Os álbuns têm características diferentes: o primeiro, revela uma escrita mais coesa, com canções a habitar um espaço comum e mais pessoal, enquanto o segundo apresenta um espectro alargado de sonoridades, onde há lugar a novas descobertas e a um contacto mais próximo com todos os elementos da banda. Em comum, as letras aguçadas e inteligentes de Murdoch, sempre polvilhadas de um senso de humor radioso… e às vezes cínico. “Nobody writes them like they used to, so it may as well be me” canta Murdoch em “Get Me Away From Here, I’m Dying”. Presente nos dois discos estão ainda o acústico das guitarras e a sumptuosidade das cordas, tocadas aqui e ali com acordes de trompa a construir um simples mas perfeito cortejo musical.

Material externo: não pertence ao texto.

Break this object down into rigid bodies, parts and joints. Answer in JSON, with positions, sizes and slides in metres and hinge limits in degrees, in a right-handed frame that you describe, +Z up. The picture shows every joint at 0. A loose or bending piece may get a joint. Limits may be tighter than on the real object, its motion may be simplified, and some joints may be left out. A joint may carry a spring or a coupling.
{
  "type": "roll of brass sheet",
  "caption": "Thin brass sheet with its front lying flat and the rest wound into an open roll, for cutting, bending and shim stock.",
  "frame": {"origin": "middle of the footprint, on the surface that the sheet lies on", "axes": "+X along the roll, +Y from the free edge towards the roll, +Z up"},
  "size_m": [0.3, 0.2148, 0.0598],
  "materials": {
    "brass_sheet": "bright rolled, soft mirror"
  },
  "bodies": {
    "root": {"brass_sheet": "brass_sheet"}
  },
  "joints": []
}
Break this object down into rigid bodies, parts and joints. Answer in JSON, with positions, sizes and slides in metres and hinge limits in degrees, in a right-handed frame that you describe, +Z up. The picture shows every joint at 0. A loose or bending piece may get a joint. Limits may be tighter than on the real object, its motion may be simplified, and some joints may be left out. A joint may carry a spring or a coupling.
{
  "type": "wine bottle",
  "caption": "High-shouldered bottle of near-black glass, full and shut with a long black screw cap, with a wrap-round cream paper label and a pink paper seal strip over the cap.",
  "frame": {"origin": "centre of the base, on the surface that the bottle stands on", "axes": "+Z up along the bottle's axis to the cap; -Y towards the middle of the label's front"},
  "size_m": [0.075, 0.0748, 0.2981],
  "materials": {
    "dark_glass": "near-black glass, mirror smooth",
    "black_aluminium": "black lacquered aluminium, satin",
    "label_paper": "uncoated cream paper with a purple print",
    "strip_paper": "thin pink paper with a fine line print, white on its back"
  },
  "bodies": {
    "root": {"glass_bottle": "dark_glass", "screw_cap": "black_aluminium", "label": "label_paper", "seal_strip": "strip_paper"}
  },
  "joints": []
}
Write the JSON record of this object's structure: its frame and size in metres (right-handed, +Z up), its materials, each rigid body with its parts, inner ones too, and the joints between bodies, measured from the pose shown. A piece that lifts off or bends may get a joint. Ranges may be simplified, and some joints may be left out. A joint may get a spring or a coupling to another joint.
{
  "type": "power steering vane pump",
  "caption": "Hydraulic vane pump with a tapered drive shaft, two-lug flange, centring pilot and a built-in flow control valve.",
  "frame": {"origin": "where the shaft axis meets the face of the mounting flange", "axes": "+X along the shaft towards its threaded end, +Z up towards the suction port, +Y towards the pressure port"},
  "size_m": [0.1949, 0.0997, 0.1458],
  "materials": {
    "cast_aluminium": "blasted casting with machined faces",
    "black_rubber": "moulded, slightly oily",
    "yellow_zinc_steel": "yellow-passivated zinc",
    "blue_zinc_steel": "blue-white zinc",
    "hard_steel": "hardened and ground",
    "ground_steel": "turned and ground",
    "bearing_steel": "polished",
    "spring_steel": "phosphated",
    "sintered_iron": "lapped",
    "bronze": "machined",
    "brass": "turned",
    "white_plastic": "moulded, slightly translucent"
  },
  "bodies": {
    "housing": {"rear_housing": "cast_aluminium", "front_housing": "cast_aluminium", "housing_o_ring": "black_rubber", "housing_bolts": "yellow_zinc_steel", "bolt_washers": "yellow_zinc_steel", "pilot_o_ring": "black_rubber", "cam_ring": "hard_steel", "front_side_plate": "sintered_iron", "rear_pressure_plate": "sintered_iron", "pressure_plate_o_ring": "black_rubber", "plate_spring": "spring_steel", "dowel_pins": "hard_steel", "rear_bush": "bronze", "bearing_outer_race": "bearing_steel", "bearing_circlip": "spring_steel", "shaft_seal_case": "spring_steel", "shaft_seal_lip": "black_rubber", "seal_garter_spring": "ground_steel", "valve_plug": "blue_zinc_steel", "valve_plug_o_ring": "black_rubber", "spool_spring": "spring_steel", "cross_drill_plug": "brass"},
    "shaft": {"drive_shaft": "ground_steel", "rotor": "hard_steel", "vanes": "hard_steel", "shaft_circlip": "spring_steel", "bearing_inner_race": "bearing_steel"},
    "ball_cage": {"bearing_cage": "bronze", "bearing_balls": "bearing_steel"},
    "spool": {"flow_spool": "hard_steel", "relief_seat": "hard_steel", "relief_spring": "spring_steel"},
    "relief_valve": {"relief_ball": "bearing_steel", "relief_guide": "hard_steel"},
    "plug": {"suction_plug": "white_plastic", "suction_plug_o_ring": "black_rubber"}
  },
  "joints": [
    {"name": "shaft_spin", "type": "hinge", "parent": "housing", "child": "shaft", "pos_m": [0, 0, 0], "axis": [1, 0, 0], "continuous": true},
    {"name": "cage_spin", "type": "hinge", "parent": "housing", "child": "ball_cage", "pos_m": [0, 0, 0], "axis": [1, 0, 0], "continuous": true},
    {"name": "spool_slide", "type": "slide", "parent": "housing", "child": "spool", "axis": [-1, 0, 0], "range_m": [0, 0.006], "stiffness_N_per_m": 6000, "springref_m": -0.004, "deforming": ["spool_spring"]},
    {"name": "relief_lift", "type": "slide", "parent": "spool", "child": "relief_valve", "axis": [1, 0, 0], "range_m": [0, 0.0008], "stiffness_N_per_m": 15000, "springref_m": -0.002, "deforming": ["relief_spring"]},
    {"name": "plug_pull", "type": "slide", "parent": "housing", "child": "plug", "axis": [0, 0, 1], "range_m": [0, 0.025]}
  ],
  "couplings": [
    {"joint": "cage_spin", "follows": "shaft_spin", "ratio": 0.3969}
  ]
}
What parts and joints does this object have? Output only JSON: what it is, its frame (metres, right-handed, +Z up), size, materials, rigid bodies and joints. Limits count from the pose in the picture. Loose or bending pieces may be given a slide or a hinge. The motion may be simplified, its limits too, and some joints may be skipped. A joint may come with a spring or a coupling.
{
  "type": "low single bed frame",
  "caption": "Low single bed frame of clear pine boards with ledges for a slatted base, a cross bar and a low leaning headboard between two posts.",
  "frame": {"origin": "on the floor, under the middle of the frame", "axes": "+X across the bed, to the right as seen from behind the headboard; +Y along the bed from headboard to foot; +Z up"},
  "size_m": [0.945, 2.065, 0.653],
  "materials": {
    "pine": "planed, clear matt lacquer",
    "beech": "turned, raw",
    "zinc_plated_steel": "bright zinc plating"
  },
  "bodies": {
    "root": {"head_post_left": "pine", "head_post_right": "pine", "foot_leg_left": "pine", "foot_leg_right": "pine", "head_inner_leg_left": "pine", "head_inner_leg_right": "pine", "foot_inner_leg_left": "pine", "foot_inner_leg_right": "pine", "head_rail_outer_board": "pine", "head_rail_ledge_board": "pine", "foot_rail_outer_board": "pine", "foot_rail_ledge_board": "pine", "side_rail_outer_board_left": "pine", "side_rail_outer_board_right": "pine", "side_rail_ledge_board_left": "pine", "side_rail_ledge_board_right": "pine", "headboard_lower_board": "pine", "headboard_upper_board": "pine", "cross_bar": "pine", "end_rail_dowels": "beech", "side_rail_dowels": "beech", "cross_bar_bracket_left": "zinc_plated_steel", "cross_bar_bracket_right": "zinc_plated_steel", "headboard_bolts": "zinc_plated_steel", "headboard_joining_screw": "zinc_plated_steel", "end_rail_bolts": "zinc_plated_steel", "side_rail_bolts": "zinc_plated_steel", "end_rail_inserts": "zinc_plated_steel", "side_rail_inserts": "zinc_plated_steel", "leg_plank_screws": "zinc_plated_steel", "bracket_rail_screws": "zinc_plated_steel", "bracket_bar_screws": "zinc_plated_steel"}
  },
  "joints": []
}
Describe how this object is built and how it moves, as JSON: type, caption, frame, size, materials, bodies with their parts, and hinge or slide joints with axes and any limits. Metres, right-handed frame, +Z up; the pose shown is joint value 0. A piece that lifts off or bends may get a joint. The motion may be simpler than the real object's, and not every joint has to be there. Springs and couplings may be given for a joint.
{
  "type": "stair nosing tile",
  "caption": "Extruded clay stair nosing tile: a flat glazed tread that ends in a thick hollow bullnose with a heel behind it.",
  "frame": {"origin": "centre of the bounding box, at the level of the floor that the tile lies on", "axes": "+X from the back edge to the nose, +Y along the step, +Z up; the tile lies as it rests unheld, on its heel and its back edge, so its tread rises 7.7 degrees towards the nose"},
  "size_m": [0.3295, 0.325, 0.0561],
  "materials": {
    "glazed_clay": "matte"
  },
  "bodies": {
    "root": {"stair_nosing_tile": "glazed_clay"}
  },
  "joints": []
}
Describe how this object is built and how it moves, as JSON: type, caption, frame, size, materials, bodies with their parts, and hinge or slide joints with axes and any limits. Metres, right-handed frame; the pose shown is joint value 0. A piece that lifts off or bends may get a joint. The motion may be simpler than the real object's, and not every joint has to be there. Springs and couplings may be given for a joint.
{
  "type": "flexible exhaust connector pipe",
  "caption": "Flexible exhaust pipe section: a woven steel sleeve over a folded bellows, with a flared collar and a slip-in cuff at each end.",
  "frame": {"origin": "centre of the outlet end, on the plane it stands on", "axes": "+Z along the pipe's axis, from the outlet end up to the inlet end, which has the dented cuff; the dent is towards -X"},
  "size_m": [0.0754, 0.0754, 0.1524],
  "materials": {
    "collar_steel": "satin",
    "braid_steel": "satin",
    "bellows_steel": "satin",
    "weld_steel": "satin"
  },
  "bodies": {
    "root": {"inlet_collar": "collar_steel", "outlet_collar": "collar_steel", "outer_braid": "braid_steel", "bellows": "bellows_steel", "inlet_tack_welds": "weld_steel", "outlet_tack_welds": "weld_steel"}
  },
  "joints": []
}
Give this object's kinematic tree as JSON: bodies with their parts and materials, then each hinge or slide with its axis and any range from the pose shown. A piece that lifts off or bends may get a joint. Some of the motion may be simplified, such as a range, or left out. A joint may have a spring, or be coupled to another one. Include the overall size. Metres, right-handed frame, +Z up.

A iniciar o meu best of das faixas destes álbuns está “Me and the Major” com o seu cavalgante ritmo de harmónica e harmonias perfeitas na voz quebradiça de Murdoch. Segue-se “Like Dylan in the Movies”, no que poderia ser uma mistura fina entre Lou Reed e Lloyd Cole. A faixa que dá título ao álbum de 1997 é uma das minhas favoritas da banda. “She was into S&M and bible studies. Not everyone's cup of tea she would admit to me”. A letra mostra tudo o que Murdoch é capaz de fazer e a música resume em pouco mais de cinco minutos toda a delicada essência dos B&S. Deste álbum gostava ainda que ouvissem “Mayfly” com uma pop de alegria contagiante, guitarra à anos 60 e um brilhante solo de sax a dar corpo a uma canção cheia de espírito.
O primeiro tema de “The Boy with the Arab Strap” apresenta-nos uma história de argumento forte, cantado de forma tímida, a lembrar o período tardio de Simon & Garfunkel. Segue-se “Sleep the Clock Around” com os seus ondulantes sintetizadores e sons metálicos de gaitas de foles a alargar a paleta sonora da banda. Há ainda tempo para uma sofisticação melódica digna de Burt Bacharach em “Ease Your Feet in the Sea” e “A Summer Wasting” antes de chegar ao épico “Seymour Stein”, bem ao jeito do melhor John Lennon. E por aí fora, que as canções deste álbum mais parecem uma colecção dos melhores cromos da folk-pop.
E tudo isto são os Belle & Sebastian, excelentes na criação de uma pop perfeita, pura e pastoral, senhores de uma refinada sensibilidade lírica.
E agora tenho de ir. O pequeno João aceitou a desmedida tarefa de salvar o mundo e teima que eu lhe dê a mão.